For some reason this problem has stuck in my head, and I don't know why. I can't help but wonder what husband's side of the story is? Is it a cultural issue? Or is he really just a JERK. Or is it a combination of the 2.

I'm really happy with my husband, but I know there has been at least one time in our rather short marriage so far (just 4 years) where I honestly could have walked quite happily if it wasn't for the committments of the house, animals, etc. At that time, we just seemed WAY too different and it was SO frustrating because I felt like I hadn't changed one drop from before we were married to after we were married so HOW DARE HE want me to be something different now?? I'm passionate about a number of causes, he's passionate about. . . well, college football



. Of course that lasted a couple of weeks and we got things straightened out for the most part, though I really wish he'd be a little more supportive and join me in supporting my causes once in awhile, but it sounds like your problem has been ongoing.

Was he completely different before you married him?

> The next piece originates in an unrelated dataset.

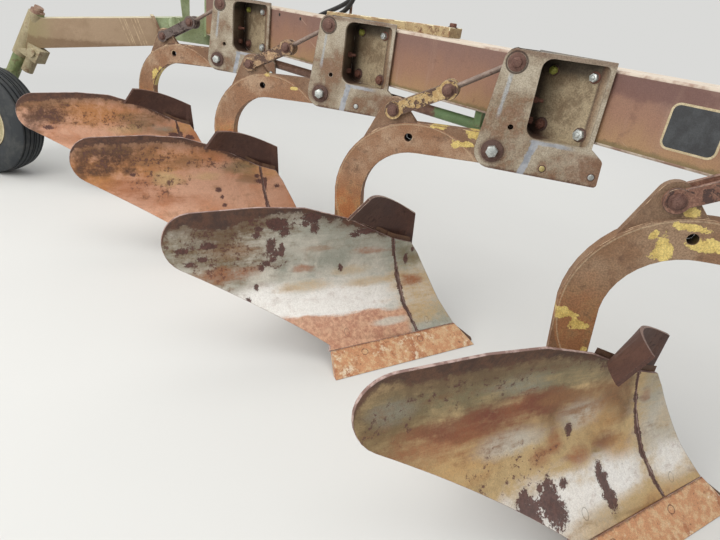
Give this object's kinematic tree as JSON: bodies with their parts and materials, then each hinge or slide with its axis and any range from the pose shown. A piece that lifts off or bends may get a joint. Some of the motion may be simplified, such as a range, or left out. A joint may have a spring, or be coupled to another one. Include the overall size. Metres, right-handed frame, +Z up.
{
  "type": "semi-mounted moldboard plough",
  "caption": "Right-hand semi-mounted moldboard plough: trip bottoms on brackets along a slanted box beam, steered rear furrow wheel, swivelling two-point hitch and front parking stand.",
  "frame": {"origin": "middle of the outline in plan, on the ground that the soles, wheel and stand rest on", "axes": "+X forward, the way it is pulled; +Y to the left of travel; +Z up"},
  "size_m": [4.5359, 2.3192, 1.134],
  "materials": {
    "beam_paint": "faded red-brown paint, chalky",
    "arm_paint": "faded tan paint turning green",
    "bar_paint": "worn cream paint over rust",
    "bracket_paint": "faded pale green paint, rusty lower edge",
    "hose_rubber": "black hydraulic hose",
    "casting": "weathered grey-beige paint over cast iron, rust at edges",
    "shank_rust": "orange-brown rust with remains of yellow paint",
    "toggle_paint": "flaking yellow paint over rust",
    "rod_rust": "dark rust",
    "board_steel": "scoured steel with rust patches",
    "share_rust": "orange rust",
    "frog_iron": "dark rust",
    "trash_rust": "dark red-brown rust",
    "tyre_rubber": "aged dark rubber",
    "rim_paint": "faded cream paint, rusty",
    "hitch_steel": "worn red-brown paint over rust"
  },
  "bodies": {
    "frame": {"beam": "beam_paint", "top_bar": "bar_paint", "tail_bracket": "bracket_paint", "tail_arm": "arm_paint", "hoses": "hose_rubber", "hose_holder": "hitch_steel", "spindle_head": "arm_paint", "steering_rod": "arm_paint", "headstock": "beam_paint", "stand_bracket": "hitch_steel", "bracket_1": "casting", "bracket_2": "casting", "bracket_3": "casting", "bracket_4": "casting"},
    "wheel_leg": {"wheel_leg": "arm_paint"},
    "wheel": {"wheel_rim": "rim_paint", "tyre": "tyre_rubber"},
    "hitch_yoke": {"hitch_yoke": "hitch_steel"},
    "cross_shaft": {"cross_shaft": "rod_rust"},
    "stand_leg": {"stand_leg": "hitch_steel"},
    "bottom_1": {"shank_1": "shank_rust", "frog_1": "frog_iron", "share_1": "share_rust", "shin_1": "board_steel", "moldboard_1": "board_steel", "trash_board_1": "trash_rust"},
    "toggle_strap_1": {"strap_1": "toggle_paint"},
    "toggle_rod_1": {"toggle_rod_1": "rod_rust"},
    "bottom_2": {"shank_2": "shank_rust", "frog_2": "frog_iron", "share_2": "share_rust", "shin_2": "board_steel", "moldboard_2": "board_steel", "trash_board_2": "trash_rust"},
    "toggle_strap_2": {"strap_2": "toggle_paint"},
    "toggle_rod_2": {"toggle_rod_2": "rod_rust"},
    "bottom_3": {"shank_3": "shank_rust", "frog_3": "frog_iron", "share_3": "share_rust", "shin_3": "board_steel", "moldboard_3": "board_steel", "trash_board_3": "trash_rust"},
    "toggle_strap_3": {"strap_3": "toggle_paint"},
    "toggle_rod_3": {"toggle_rod_3": "rod_rust"},
    "bottom_4": {"shank_4": "shank_rust", "frog_4": "frog_iron", "share_4": "share_rust", "shin_4": "board_steel", "moldboard_4": "board_steel", "trash_board_4": "trash_rust"},
    "toggle_strap_4": {"strap_4": "toggle_paint"},
    "toggle_rod_4": {"toggle_rod_4": "rod_rust"}
  },
  "joints": [
    {"name": "trip_1", "type": "hinge", "parent": "frame", "child": "bottom_1", "pos_m": [1.195, -0.68044, 0.69], "axis": [0, 1, 0], "range_deg": [0, 35]},
    {"name": "strap_fold_1", "type": "hinge", "parent": "bottom_1", "child": "toggle_strap_1", "pos_m": [0.881, -0.68044, 0.752], "axis": [0, 1, 0], "range_deg": [-67.68, 0]},
    {"name": "rod_fold_1", "type": "hinge", "parent": "frame", "child": "toggle_rod_1", "pos_m": [1.207, -0.68044, 0.938], "axis": [0, 1, 0], "range_deg": [0, 73.91]},
    {"name": "trip_2", "type": "hinge", "parent": "frame", "child": "bottom_2", "pos_m": [0.49, -0.22344, 0.69], "axis": [0, 1, 0], "range_deg": [0, 35]},
    {"name": "strap_fold_2", "type": "hinge", "parent": "bottom_2", "child": "toggle_strap_2", "pos_m": [0.176, -0.22344, 0.752], "axis": [0, 1, 0], "range_deg": [-67.68, 0]},
    {"name": "rod_fold_2", "type": "hinge", "parent": "frame", "child": "toggle_rod_2", "pos_m": [0.502, -0.22344, 0.938], "axis": [0, 1, 0], "range_deg": [0, 73.91]},
    {"name": "trip_3", "type": "hinge", "parent": "frame", "child": "bottom_3", "pos_m": [-0.215, 0.23356, 0.69], "axis": [0, 1, 0], "range_deg": [0, 35]},
    {"name": "strap_fold_3", "type": "hinge", "parent": "bottom_3", "child": "toggle_strap_3", "pos_m": [-0.529, 0.23356, 0.752], "axis": [0, 1, 0], "range_deg": [-67.68, 0]},
    {"name": "rod_fold_3", "type": "hinge", "parent": "frame", "child": "toggle_rod_3", "pos_m": [-0.203, 0.23356, 0.938], "axis": [0, 1, 0], "range_deg": [0, 73.91]},
    {"name": "trip_4", "type": "hinge", "parent": "frame", "child": "bottom_4", "pos_m": [-0.92, 0.69056, 0.69], "axis": [0, 1, 0], "range_deg": [0, 35]},
    {"name": "strap_fold_4", "type": "hinge", "parent": "bottom_4", "child": "toggle_strap_4", "pos_m": [-1.234, 0.69056, 0.752], "axis": [0, 1, 0], "range_deg": [-67.68, 0]},
    {"name": "rod_fold_4", "type": "hinge", "parent": "frame", "child": "toggle_rod_4", "pos_m": [-0.908, 0.69056, 0.938], "axis": [0, 1, 0], "range_deg": [0, 73.91]},
    {"name": "wheel_steer", "type": "hinge", "parent": "frame", "child": "wheel_leg", "pos_m": [-1.886, 0.49856, 0.686], "axis": [0.4573, 0.1392, 0.8784], "range_deg": [-8, 22]},
    {"name": "wheel_spin", "type": "hinge", "parent": "wheel_leg", "child": "wheel", "pos_m": [-2.004, 0.30456, 0.264], "axis": [0, 1, 0], "continuous": true},
    {"name": "hitch_swivel", "type": "hinge", "parent": "frame", "child": "hitch_yoke", "pos_m": [1.99, -0.43144, 0.855], "axis": [0, 0, 1], "range_deg": [-30, 30]},
    {"name": "cross_shaft_turn", "type": "hinge", "parent": "hitch_yoke", "child": "cross_shaft", "pos_m": [2.22, -0.43144, 0.855], "axis": [0, 1, 0], "range_deg": [-25, 25]},
    {"name": "stand_swing", "type": "hinge", "parent": "frame", "child": "stand_leg", "pos_m": [1.79, -0.56144, 0.63], "axis": [0, 1, 0], "range_deg": [0, 90]}
  ],
  "couplings": [
    {"joint": "strap_fold_1", "follows": "trip_1", "ratio": -1.9193},
    {"joint": "rod_fold_1", "follows": "trip_1", "ratio": 2.0974},
    {"joint": "strap_fold_2", "follows": "trip_2", "ratio": -1.9193},
    {"joint": "rod_fold_2", "follows": "trip_2", "ratio": 2.0974},
    {"joint": "strap_fold_3", "follows": "trip_3", "ratio": -1.9193},
    {"joint": "rod_fold_3", "follows": "trip_3", "ratio": 2.0974},
    {"joint": "strap_fold_4", "follows": "trip_4", "ratio": -1.9193},
    {"joint": "rod_fold_4", "follows": "trip_4", "ratio": 2.0974}
  ]
}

P.S. I thought people in Switzerland were supposed to be some of the happiest people anywhere!


----------



## TheCaseFamily00 (Oct 30, 2009)

I just wish you happiness{hugs}.


----------



## krissy3 (Oct 31, 2009)

loveminis said:


> I really feel bad for you but Bevann made you a wonderful offer !!!
> Where there is a will, they is a way ! You have 2 choices, stay and be miserable or leave and look forward to a new life where you are in control.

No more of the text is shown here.